Shares that are subject to Full-Value Share Awards will generally vest over a period of three to four years. Options will generally vest as
follows: 25% of the options will vest on the first anniversary of the vesting commencement date and the remaining 75% will vest ratably each
month thereafter over the next 36 months. Options granted under the EIP have an exercise price equal to the closing price of the Company's
ordinary shares on date of grant.
Seagate Technology plc 2004 Share Compensation Plan (the "SCP"). A maximum of 63.5 million ordinary shares were issuable under
the SCP, including 10 million authorized for issuance of share awards and restricted units. Share awards and restricted units granted to
employees generally vest 25% annually. Options granted to employees generally vest as follows: 25% of the options on the first anniversary of
the vesting commencement date and the remaining 75% proportionately each month over the next 36 months. Options granted under the SCP
were granted at fair market value. On November 4, 2011, the Company filed Post-Effective Amendment No. 1 to deregister 11,041,148 ordinary
shares that remained available for grant as of October 27, 2011 under the SCP and no shares have been granted from the SCP subsequent to that
date.
The Company granted performance awards to its senior executive officers under the SCP that include a market-based condition. A single
award represents the right to receive a single ordinary share of the Company. Vesting is subject to both the continued employment of the
participant by the Company and the achievement of certain performance goals established by the Compensation Committee of the Company's
Board of Directors. During fiscal year 2012 and 2011, the Company granted 0.6 million and 0.3 million of performance awards, respectively,
under the SCP. These awards vest after the end of the performance period of 3 years from the grant date. The performance goals are a three-year
average return on invested capital (ROIC) goal and a relative total shareholder return (TSR) goal, which is based on the Company's ordinary
shares measured against a benchmark TSR of a peer group over the same three-year period. A percentage of these units may vest only if at least
the minimum ROIC goal is met regardless of whether the TSR goal is met. The number of stock units to vest will range from 0% to 200% of the
targeted units. In evaluating the fair value of these units, the Company used a Monte Carlo simulation on the grant date, taking the TSR goal into
consideration. Compensation expense related to these units is only recorded in a period if it is probable that the ROIC goal will be met, and it is
to be recorded at the expected level of achievement.

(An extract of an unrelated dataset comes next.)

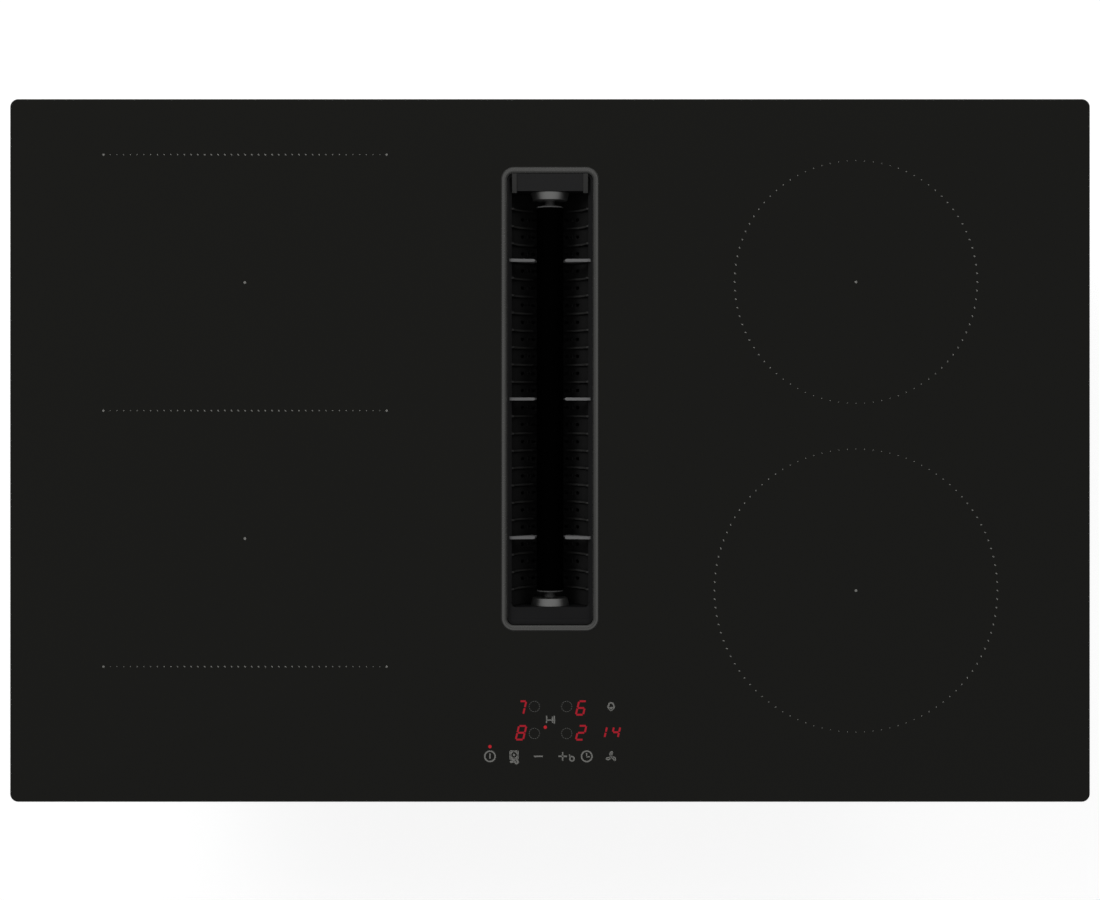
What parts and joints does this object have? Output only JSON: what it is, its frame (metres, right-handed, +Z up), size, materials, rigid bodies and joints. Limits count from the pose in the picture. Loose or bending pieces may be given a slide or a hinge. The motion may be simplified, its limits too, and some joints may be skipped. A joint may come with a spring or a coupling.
{
  "type": "downdraft induction cooktop",
  "caption": "Flush black glass induction cooktop with a central extractor slot, lift-out filter insert, radial fan housing and flat duct outlet below.",
  "frame": {"origin": "under the centre of the glass, at the level of the lowest face of the ventilation housing", "axes": "+X along the width of the glass, +Y towards the back with the duct outlet, +Z up out of the glass"},
  "size_m": [0.802, 0.522, 0.2246],
  "materials": {
    "black_glass": "polished black glass-ceramic",
    "seal_foam": "closed-cell foam strip",
    "silicone": "black silicone",
    "damper_rubber": "moulded rubber",
    "zinc_sheet": "zinc-coated sheet steel",
    "dark_bezel": "dark anodised",
    "basket_plastic": "fine-grained moulded",
    "bar_plastic": "grey moulded",
    "grip_black": "black satin",
    "cap_grey": "grey moulded",
    "steel_rod": "drawn rod",
    "bright_boss": "turned and polished",
    "filter_mesh": "perforated grease filter sheet",
    "tray_plastic": "moulded",
    "housing_plastic": "fine-grained moulded",
    "screw_steel": "zinc plated",
    "spring_steel": "spring sheet",
    "carrier_sheet": "mill finish",
    "copper_winding": "stranded copper wire",
    "former_plastic": "heat-resistant moulded",
    "ferrite": "sintered ferrite",
    "insulation": "ceramic fibre blanket",
    "sensor_ceramic": "unglazed",
    "circuit_board": "green solder mask",
    "sink_aluminium": "extruded",
    "white_plastic": "moulded",
    "wheel_plastic": "moulded",
    "display_red": "red display window",
    "gland_plastic": "moulded",
    "motor_metal": "die cast",
    "tank_plastic": "translucent grey"
  },
  "bodies": {
    "hob": {"glass_panel": "black_glass", "glass_seal": "seal_foam", "well_gasket": "seal_foam", "tank_seal": "seal_foam", "inlet_frame_seal": "silicone", "outlet_seal": "silicone", "motor_dampers": "damper_rubber", "support_frame": "zinc_sheet", "base_tray": "zinc_sheet", "inlet_frame": "dark_bezel", "inlet_well": "housing_plastic", "tray_screws": "screw_steel", "spring_screws": "screw_steel", "housing_screws": "screw_steel", "worktop_springs": "spring_steel", "coil_carrier_left": "carrier_sheet", "coil_carrier_right": "carrier_sheet", "coil_front_left": "copper_winding", "coil_rear_left": "copper_winding", "coil_front_right": "copper_winding", "coil_rear_right": "copper_winding", "coil_formers": "former_plastic", "coil_ferrites": "ferrite", "coil_blankets": "insulation", "temperature_sensors": "sensor_ceramic", "power_board_left": "circuit_board", "power_board_right": "circuit_board", "mains_filter_board": "circuit_board", "control_board": "circuit_board", "heat_sinks": "sink_aluminium", "board_standoffs": "white_plastic", "blower_housing_left": "housing_plastic", "blower_housing_right": "housing_plastic", "control_housing": "housing_plastic", "display_modules": "display_red", "touch_springs": "spring_steel", "terminal_box": "housing_plastic", "terminal_block": "white_plastic", "terminal_cover": "housing_plastic", "cable_gland": "gland_plastic", "upper_housing": "housing_plastic", "fan_deck": "housing_plastic", "lower_housing": "housing_plastic", "fan_nozzle": "wheel_plastic", "motor_base": "motor_metal", "outlet_collar": "housing_plastic"},
    "filter_insert": {"filter_basket": "basket_plastic", "cross_bars": "bar_plastic", "grip_tube": "grip_black", "grip_end_caps": "cap_grey", "grip_axle": "steel_rod", "end_bosses": "bright_boss", "grease_filter_left": "filter_mesh", "grease_filter_right": "filter_mesh", "condensate_tray": "tray_plastic"},
    "fan_wheel": {"impeller": "wheel_plastic", "motor_rotor": "motor_metal"},
    "left_blower_wheel": {"blower_wheel_left": "wheel_plastic"},
    "right_blower_wheel": {"blower_wheel_right": "wheel_plastic"},
    "tank": {"overflow_tank": "tank_plastic"}
  },
  "joints": [
    {"name": "filter_lift", "type": "slide", "parent": "hob", "child": "filter_insert", "axis": [0, 0, 1], "range_m": [0, 0.12]},
    {"name": "fan_spin", "type": "hinge", "parent": "hob", "child": "fan_wheel", "pos_m": [-0.095, -0.07, 0.03], "axis": [0, 0, 1], "continuous": true},
    {"name": "left_blower_spin", "type": "hinge", "parent": "hob", "child": "left_blower_wheel", "pos_m": [-0.262, -0.128, 0.17], "axis": [0, 0, 1], "continuous": true},
    {"name": "right_blower_spin", "type": "hinge", "parent": "hob", "child": "right_blower_wheel", "pos_m": [0.262, -0.128, 0.17], "axis": [0, 0, 1], "continuous": true},
    {"name": "tank_drop", "type": "slide", "parent": "hob", "child": "tank", "axis": [0, 0, -1], "range_m": [0, 0.1]}
  ]
}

The Company also granted 0.6 million and 0.2 million of performance awards during fiscal year 2012 and 2011 to its senior executive
officers under the SCP. These awards are awards with a maximum seven-year vesting period, with 25% annual vesting starting on the first
anniversary of the grant date. These units' vesting is contingent on the Company achieving an AEPS goal of $1.00 for the prior fiscal year. If the
performance goal is not achieved, vesting is delayed to a following year in which the AEPS goal is achieved. Any unvested awards from prior
years may vest cumulatively in a future year within the seven
-year vesting period if the annual AEPS goal is achieved during a subsequent year.
If the AEPS goal has not been met by the end of the seven year period, any unvested shares will be forfeited.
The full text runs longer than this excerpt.